Many people probably feel it's okay to phase out benefits at some level higher than their own income.
I agree.
For about the past 15 years, my IRS 1040 income has been low 7 digits. I'm fine with phasing out SS benefits to anyone who earns mid-7 digits and higher.
For about the past 15 years, my IRS 1040 income has been low 7 digits. I'm fine with phasing out SS benefits to anyone who earns mid-7 digits and higher.
(I haven't claimed SS yet).
I'd take low 7 digits. I'd even take mid 6 digits. But, I don't really have the energy for all that (not now).
On the local Nextdoor in Las Vegas, retirees in their late 60s and 70s are whining about the high cost of going out to breakfast. I'd go so far as to say some of the retirees in that age bracket feel entitled to go out to breakfast for a reasonable price, and are resentful of restaurants now charging that $40+ for two for breakfast.
Yes, resentful. Their attitude on Nextdoor is sort of "I worked hard all my life to retire, and this is the thanks I get - breakfast costs $40+ for two people. There ought to be a law against that. Seniors ought to get special pricing so we can go out to eat every day so we don't have to prepare food at home." I shake my head at that attitude.
In certain geographic places, the price is discouraging a casual meal - but in other geographic places, not so much. But there has been a substitution effect: whereas before a retired couple might go out to eat to a restaurant where the bill would come to $100 plus tip - and now it is $150 plus tip - that couple still goes out to eat but substitutes a less expensive casual restaurant.
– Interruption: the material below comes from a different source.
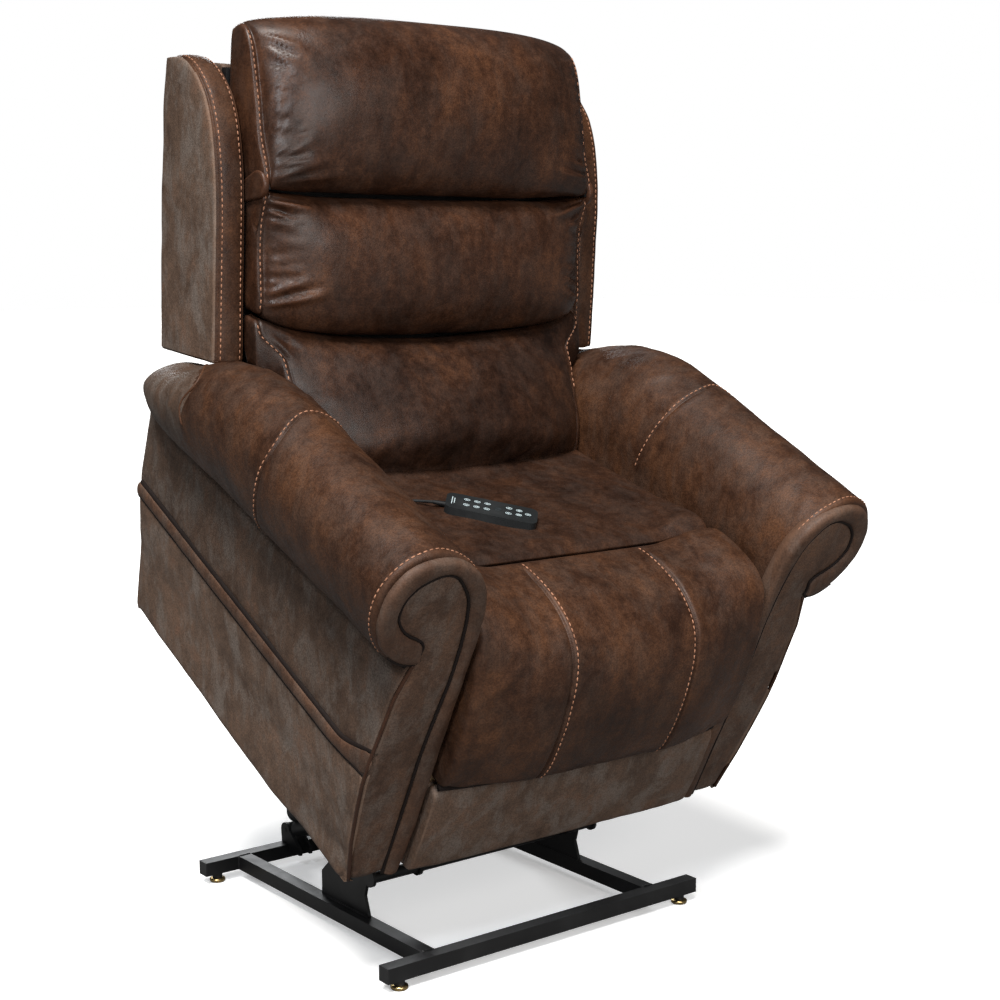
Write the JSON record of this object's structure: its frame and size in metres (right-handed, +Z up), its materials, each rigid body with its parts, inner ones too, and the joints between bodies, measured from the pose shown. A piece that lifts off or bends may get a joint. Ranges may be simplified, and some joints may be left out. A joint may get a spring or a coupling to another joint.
{
  "type": "lift recliner chair",
  "caption": "Upholstered rolled-arm power lift recliner on a tilting steel base, shown raised, with handset, split back cushions and footrest.",
  "frame": {"origin": "floor level under the middle of the raised chair's bounding box", "axes": "+X to the sitter's left, +Y to the chair's back, +Z up; the chair faces -Y"},
  "size_m": [1.0078, 0.922, 1.5399],
  "materials": {
    "base_steel": "satin black powder coat",
    "linkage_steel": "satin black",
    "black_plastic": "matte black",
    "collar_black": "matte black",
    "glide_brass": "brushed",
    "rod_steel": "ground",
    "spring_steel": "oiled",
    "frame_wood": "raw plywood",
    "back_steel": "black",
    "leather": "distressed dark brown",
    "leather_panel": "distressed dark brown, greyer",
    "handset_black": "satin charcoal",
    "key_rubber": "matte",
    "cord_black": "matte"
  },
  "bodies": {
    "root": {"base_front_bar": "base_steel", "base_rear_bar": "base_steel", "base_side_rails": "base_steel", "base_end_caps": "black_plastic", "levelling_glides": "glide_brass", "glide_collars": "collar_black", "lift_brackets": "base_steel", "lift_actuator_bracket": "base_steel"},
    "lift_arm": {"lift_arms": "linkage_steel", "torque_tube": "linkage_steel"},
    "rear_link": {"rear_links": "linkage_steel"},
    "lift_actuator": {"lift_actuator": "black_plastic"},
    "lift_actuator_rod": {"lift_actuator_rod": "rod_steel"},
    "chair_body": {"lift_frame": "base_steel", "lift_cross_tubes": "base_steel", "actuator_cross_tube": "base_steel", "seat_box_members": "frame_wood", "seat_springs": "spring_steel", "seat_cushion": "leather", "arm_cores": "frame_wood", "arm_roll_left": "leather", "arm_roll_right": "leather", "arm_front_left": "leather_panel", "arm_front_right": "leather_panel", "side_panel_upper_left": "leather_panel", "side_panel_upper_right": "leather_panel", "side_panel_lower_left": "leather_panel", "side_panel_lower_right": "leather_panel", "rear_panel": "leather_panel", "control_box": "black_plastic", "handset_base": "handset_black", "handset_top": "handset_black", "handset_strain_relief": "cord_black", "handset_cord": "cord_black", "cord_grommet": "black_plastic"},
    "backrest": {"back_frame": "back_steel", "back_shell": "leather_panel", "back_wing_left": "leather", "back_wing_right": "leather", "lumbar_cushion": "leather", "middle_cushion": "leather"},
    "pillow": {"head_pillow": "leather", "pillow_brackets": "back_steel"},
    "footrest": {"footrest_board": "frame_wood", "front_roll": "leather", "footrest_lower_pad": "leather_panel"},
    "recline_actuator": {"recline_actuator": "black_plastic"},
    "recline_actuator_rod": {"recline_actuator_rod": "rod_steel"},
    "key_01": {"handset_key_01": "key_rubber"},
    "key_02": {"handset_key_02": "key_rubber"},
    "key_03": {"handset_key_03": "key_rubber"},
    "key_04": {"handset_key_04": "key_rubber"},
    "key_05": {"handset_key_05": "key_rubber"},
    "key_06": {"handset_key_06": "key_rubber"},
    "key_07": {"handset_key_07": "key_rubber"},
    "key_08": {"handset_key_08": "key_rubber"},
    "key_09": {"handset_key_09": "key_rubber"},
    "key_10": {"handset_key_10": "key_rubber"},
    "key_11": {"handset_key_11": "key_rubber"}
  },
  "joints": [
    {"name": "lift", "type": "hinge", "parent": "root", "child": "lift_arm", "pos_m": [0, 0.008, 0.1595], "axis": [1, 0, 0], "range_deg": [-76.97, 0]},
    {"name": "chair_pivot", "type": "hinge", "parent": "lift_arm", "child": "chair_body", "pos_m": [0, 0.14519, 0.39233], "axis": [1, 0, 0], "range_deg": [0, 51]},
    {"name": "rear_link_pivot", "type": "hinge", "parent": "root", "child": "rear_link", "pos_m": [0, 0.0808, 0.1778], "axis": [1, 0, 0], "range_deg": [-68.5, 0]},
    {"name": "lift_actuator_pivot", "type": "hinge", "parent": "root", "child": "lift_actuator", "pos_m": [0, 0.4188, 0.067], "axis": [1, 0, 0], "range_deg": [-4.51, 0]},
    {"name": "lift_actuator_stroke", "type": "slide", "parent": "lift_actuator", "child": "lift_actuator_rod", "axis": [0, -0.9557, 0.2945], "range_m": [-0.06788, 0]},
    {"name": "recline", "type": "hinge", "parent": "chair_body", "child": "backrest", "pos_m": [0, 0.28178, 0.79829], "axis": [-1, 0, 0], "range_deg": [0, 50]},
    {"name": "recline_actuator_pivot", "type": "hinge", "parent": "chair_body", "child": "recline_actuator", "pos_m": [0, 0.10991, 0.58052], "axis": [1, 0, 0], "range_deg": [0, 1.66]},
    {"name": "recline_actuator_stroke", "type": "slide", "parent": "recline_actuator", "child": "recline_actuator_rod", "axis": [0, 0.7926, 0.6098], "range_m": [-0.06083, 0]},
    {"name": "pillow_tilt", "type": "hinge", "parent": "backrest", "child": "pillow", "pos_m": [0, 0.1259, 1.26046], "axis": [1, 0, 0], "range_deg": [0, 25]},
    {"name": "footrest", "type": "hinge", "parent": "chair_body", "child": "footrest", "pos_m": [0, -0.30385, 0.53132], "axis": [-1, 0, 0], "range_deg": [0, 88]},
    {"name": "key_01", "type": "slide", "parent": "chair_body", "child": "key_01", "axis": [0, 0.3107, -0.9505], "range_m": [0, 0.001], "stiffness_N_per_m": 300},
    {"name": "key_02", "type": "slide", "parent": "chair_body", "child": "key_02", "axis": [0, 0.3107, -0.9505], "range_m": [0, 0.001], "stiffness_N_per_m": 300},
    {"name": "key_03", "type": "slide", "parent": "chair_body", "child": "key_03", "axis": [0, 0.3107, -0.9505], "range_m": [0, 0.001], "stiffness_N_per_m": 300},
    {"name": "key_04", "type": "slide", "parent": "chair_body", "child": "key_04", "axis": [0, 0.3107, -0.9505], "range_m": [0, 0.001], "stiffness_N_per_m": 300},
    {"name": "key_05", "type": "slide", "parent": "chair_body", "child": "key_05", "axis": [0, 0.3107, -0.9505], "range_m": [0, 0.001], "stiffness_N_per_m": 300},
    {"name": "key_06", "type": "slide", "parent": "chair_body", "child": "key_06", "axis": [0, 0.3107, -0.9505], "range_m": [0, 0.001], "stiffness_N_per_m": 300},
    {"name": "key_07", "type": "slide", "parent": "chair_body", "child": "key_07", "axis": [0, 0.3107, -0.9505], "range_m": [0, 0.001], "stiffness_N_per_m": 300},
    {"name": "key_08", "type": "slide", "parent": "chair_body", "child": "key_08", "axis": [0, 0.3107, -0.9505], "range_m": [0, 0.001], "stiffness_N_per_m": 300},
    {"name": "key_09", "type": "slide", "parent": "chair_body", "child": "key_09", "axis": [0, 0.3107, -0.9505], "range_m": [0, 0.001], "stiffness_N_per_m": 300},
    {"name": "key_10", "type": "slide", "parent": "chair_body", "child": "key_10", "axis": [0, 0.3107, -0.9505], "range_m": [0, 0.001], "stiffness_N_per_m": 300},
    {"name": "key_11", "type": "slide", "parent": "chair_body", "child": "key_11", "axis": [0, 0.3107, -0.9505], "range_m": [0, 0.001], "stiffness_N_per_m": 300}
  ],
  "couplings": [
    {"joint": "chair_pivot", "follows": "lift", "ratio": -0.64921},
    {"joint": "rear_link_pivot", "follows": "lift", "ratio": 0.87541},
    {"joint": "lift_actuator_pivot", "follows": "lift", "ratio": 0.0575},
    {"joint": "lift_actuator_stroke", "follows": "lift", "m_per_rad": 0.04954},
    {"joint": "recline_actuator_pivot", "follows": "recline", "ratio": 0.0325},
    {"joint": "recline_actuator_stroke", "follows": "recline", "m_per_rad": -0.06834}
  ]
}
The substitution effect has been reported by Visa & Mastercard as they analyze retail sales: cardholders who Visa & MC know to be quite affluent have substituted down to shop at Walmart.
An interview I heard from a CEO for a large casual restaurant chain, he said they have plenty of customers. And now they have plenty of would-be employees. The CEO said the labor market has changed in the last few months - it has gone from "nobody wants to work" to having ample job applicants.
IHOP is much cheaper and under rated IMO.